DO THIS:
What is the number of lines containing the word "import"? Please answer with that number and nothing more.

DATASET CONTENT:
==============================
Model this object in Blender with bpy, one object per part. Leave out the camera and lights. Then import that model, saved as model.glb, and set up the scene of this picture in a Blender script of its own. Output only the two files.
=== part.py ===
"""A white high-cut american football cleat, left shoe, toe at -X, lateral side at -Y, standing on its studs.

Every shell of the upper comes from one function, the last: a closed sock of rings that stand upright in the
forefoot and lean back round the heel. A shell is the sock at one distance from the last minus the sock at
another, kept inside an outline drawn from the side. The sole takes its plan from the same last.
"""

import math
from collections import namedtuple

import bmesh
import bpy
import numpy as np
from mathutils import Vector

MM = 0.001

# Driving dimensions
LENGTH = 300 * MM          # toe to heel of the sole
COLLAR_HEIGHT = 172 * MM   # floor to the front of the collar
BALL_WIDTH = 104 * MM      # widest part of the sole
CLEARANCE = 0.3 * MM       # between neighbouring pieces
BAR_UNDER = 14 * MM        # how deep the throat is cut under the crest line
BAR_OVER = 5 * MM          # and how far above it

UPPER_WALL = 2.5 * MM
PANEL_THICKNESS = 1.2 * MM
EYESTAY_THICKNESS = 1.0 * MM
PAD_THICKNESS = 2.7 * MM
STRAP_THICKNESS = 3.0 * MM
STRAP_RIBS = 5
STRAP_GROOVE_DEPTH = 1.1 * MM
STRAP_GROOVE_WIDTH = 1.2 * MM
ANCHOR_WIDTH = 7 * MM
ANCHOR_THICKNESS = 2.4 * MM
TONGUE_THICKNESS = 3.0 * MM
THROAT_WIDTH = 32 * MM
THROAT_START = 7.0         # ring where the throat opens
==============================
RESULT OF THE TASK:
7